In July 2023, Google merged its robotics team with DeepMind, the AI research lab it had acquired in 2014. The combination brought together DeepMind’s reinforcement learning expertise with the robotics team’s data and hardware experience. It also raised the stakes. DeepMind’s leadership, including Demis Hassabis, now had direct influence over Google’s robot efforts.
The merger signaled ambition. It also signaled uncertainty about the path forward. Research had shown what was possible. Turning possibility into product was another matter entirely.
From Programming to Conversation
Whatever the commercial outcome, RT-2 and its successors had changed something fundamental about how we think about robots.
For sixty years, robots had been programmed. Engineers wrote code that specified, in exhaustive detail, what the robot should do in every situation. The robot was a tool that executed instructions, no more capable of understanding those instructions than a hammer understands why it’s hitting a nail.
The new paradigm was different. You could talk to the robot. You could give it vague instructions and expect reasonable interpretations. You could assume it knew things about the world, not because someone had programmed that knowledge, but because it had inherited the knowledge of human civilization through language.
This wasn’t full artificial intelligence. The robots couldn’t reason like humans, couldn’t adapt to truly novel situations, couldn’t be trusted to operate independently for extended periods. But they had crossed a threshold. They had moved from mechanical execution to something that, in limited contexts, resembled understanding.
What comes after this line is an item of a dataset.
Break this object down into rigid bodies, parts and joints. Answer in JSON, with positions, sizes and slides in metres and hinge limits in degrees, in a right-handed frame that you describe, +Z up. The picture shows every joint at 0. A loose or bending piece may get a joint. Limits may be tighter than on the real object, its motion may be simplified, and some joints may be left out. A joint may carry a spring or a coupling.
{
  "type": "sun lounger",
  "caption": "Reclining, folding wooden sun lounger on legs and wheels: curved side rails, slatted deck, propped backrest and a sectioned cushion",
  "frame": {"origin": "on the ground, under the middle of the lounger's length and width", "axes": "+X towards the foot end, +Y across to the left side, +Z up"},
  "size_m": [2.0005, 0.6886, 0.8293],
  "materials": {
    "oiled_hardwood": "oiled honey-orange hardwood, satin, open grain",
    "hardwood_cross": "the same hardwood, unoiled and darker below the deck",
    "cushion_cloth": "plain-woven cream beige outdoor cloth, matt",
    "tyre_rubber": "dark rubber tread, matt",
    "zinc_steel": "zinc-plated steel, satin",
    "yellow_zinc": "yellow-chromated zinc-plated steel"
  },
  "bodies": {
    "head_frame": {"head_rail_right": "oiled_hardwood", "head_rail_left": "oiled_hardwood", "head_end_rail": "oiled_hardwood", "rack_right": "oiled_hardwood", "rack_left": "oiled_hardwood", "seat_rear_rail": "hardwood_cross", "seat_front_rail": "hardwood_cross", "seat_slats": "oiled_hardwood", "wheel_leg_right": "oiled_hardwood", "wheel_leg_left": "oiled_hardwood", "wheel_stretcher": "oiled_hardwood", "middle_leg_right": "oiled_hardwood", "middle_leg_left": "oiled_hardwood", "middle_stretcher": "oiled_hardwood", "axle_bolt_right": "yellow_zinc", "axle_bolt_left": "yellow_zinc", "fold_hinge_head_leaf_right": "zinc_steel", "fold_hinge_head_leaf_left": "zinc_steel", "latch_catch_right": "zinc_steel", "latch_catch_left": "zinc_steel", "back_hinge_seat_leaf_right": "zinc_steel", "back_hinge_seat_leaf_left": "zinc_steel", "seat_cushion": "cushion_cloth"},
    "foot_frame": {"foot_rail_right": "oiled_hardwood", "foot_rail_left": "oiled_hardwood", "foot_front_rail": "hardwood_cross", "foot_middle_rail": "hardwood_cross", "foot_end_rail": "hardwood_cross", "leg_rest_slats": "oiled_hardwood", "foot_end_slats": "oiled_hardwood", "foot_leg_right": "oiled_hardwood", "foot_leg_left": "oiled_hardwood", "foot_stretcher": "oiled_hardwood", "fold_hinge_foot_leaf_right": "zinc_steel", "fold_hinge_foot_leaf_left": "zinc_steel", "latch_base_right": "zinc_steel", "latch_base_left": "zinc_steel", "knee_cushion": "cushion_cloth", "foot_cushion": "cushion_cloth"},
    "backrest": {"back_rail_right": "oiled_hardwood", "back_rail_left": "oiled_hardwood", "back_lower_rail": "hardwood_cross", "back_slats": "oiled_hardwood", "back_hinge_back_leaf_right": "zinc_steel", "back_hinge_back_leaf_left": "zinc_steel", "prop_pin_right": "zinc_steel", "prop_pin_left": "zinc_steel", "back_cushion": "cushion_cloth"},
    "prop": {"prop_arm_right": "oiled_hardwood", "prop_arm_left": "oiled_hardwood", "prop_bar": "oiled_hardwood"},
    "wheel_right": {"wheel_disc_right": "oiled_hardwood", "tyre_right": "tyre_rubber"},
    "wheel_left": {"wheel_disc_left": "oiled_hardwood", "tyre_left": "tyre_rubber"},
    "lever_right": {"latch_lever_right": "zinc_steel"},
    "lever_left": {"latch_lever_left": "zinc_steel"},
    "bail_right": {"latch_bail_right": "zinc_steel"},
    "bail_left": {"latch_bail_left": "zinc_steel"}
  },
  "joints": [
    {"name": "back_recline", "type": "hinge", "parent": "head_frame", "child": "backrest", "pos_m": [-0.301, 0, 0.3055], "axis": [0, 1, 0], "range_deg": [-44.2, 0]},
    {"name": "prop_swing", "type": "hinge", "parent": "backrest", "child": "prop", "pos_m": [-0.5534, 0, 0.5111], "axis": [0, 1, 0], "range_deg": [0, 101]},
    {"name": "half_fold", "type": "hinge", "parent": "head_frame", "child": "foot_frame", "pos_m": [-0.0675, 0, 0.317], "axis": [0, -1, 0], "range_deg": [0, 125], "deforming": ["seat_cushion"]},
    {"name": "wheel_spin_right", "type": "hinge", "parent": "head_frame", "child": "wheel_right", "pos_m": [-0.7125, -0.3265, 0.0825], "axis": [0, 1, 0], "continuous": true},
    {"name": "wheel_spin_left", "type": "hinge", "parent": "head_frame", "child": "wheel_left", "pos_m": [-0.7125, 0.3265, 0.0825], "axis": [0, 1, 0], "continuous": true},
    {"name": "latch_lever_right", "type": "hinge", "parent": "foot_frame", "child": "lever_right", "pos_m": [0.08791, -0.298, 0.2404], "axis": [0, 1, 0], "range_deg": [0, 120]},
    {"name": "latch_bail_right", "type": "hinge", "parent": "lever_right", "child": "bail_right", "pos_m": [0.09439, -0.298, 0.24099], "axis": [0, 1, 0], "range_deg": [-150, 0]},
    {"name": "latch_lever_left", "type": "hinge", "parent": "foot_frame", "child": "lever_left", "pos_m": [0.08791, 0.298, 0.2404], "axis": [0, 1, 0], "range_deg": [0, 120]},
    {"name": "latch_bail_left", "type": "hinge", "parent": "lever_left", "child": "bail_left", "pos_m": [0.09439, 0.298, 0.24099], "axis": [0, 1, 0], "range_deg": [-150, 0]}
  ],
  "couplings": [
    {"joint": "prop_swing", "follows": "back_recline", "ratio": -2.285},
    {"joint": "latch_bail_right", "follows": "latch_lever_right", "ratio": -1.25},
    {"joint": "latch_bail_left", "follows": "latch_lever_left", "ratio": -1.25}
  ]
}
“The biggest change isn’t technical,” Hausman reflected. “It’s conceptual. We used to ask: how do we program robots to do X? Now we ask: how do we explain to robots what we want? That’s a completely different question.”
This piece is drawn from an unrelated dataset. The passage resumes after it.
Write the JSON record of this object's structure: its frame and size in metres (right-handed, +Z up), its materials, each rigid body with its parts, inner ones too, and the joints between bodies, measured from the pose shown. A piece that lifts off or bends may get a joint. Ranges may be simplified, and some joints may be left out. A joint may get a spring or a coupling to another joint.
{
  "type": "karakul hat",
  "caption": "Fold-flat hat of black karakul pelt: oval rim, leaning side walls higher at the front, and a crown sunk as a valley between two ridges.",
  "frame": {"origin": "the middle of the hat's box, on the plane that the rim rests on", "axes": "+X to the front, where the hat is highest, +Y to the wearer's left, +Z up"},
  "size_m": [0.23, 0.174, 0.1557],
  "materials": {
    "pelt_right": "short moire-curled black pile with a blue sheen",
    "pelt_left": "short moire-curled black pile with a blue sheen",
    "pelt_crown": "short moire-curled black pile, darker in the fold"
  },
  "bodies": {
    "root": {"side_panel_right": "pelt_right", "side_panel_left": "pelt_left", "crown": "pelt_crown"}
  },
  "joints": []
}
The answer to that question, how to explain to robots what we want, would shape the next phase of the field. And it would attract not just researchers, but entrepreneurs, investors, and eventually the largest companies in the world.
The robot’s ChatGPT moment had arrived. What came next would determine whether it mattered.
Notes & Further Reading
On RT-2: “RT-2: Vision-Language-Action Models Transfer Web Knowledge to Robotic Control” (2023) is the key paper. It describes how vision, language, and action were unified into a single VLA model by tokenizing all three modalities. The accompanying blog posts and videos offer accessible introductions.
On PaLM-E: “PaLM-E: An Embodied Multimodal Language Model” (Driess et al., 2023) describes the foundation that RT-2 built upon, a model that learned to process image tokens and text tokens together, enabling robots to reason directly on visual scenes.
On RT-1: “RT-1: Robotics Transformer for Real-World Control at Scale” (2022) documents Google’s earlier approach, training on robot demonstrations without the benefit of large language model knowledge. Comparing RT-1 and RT-2 illustrates the difference that unified intelligence makes.
On Google’s robotics history: Coverage in IEEE Spectrum and Wired documents the evolution from Boston Dynamics acquisition through the current learning-based approach. The story of the 100+ robot fleet is detailed in various Google AI blog posts.
On Karol Hausman and Vincent Vanhoucke: Both have given numerous talks at robotics and machine learning conferences, many available on YouTube. Hausman’s presentations on RT-2 are particularly accessible.
On large language models and common sense: The debate over whether language models truly “understand” anything is ongoing. Gary Marcus and Yann LeCun represent opposing views; their public exchanges provide useful context.
On the Google DeepMind merger: Coverage in The Information and other tech publications provides business context. DeepMind’s own robotics work, including the soccer robots from Chapter 5, is now integrated with the former Google Brain robotics team.
On the limitations of current approaches: The papers themselves are commendably honest about failure cases. For critical perspectives, work by Rodney Brooks and others provides valuable counterbalance to the optimistic narratives.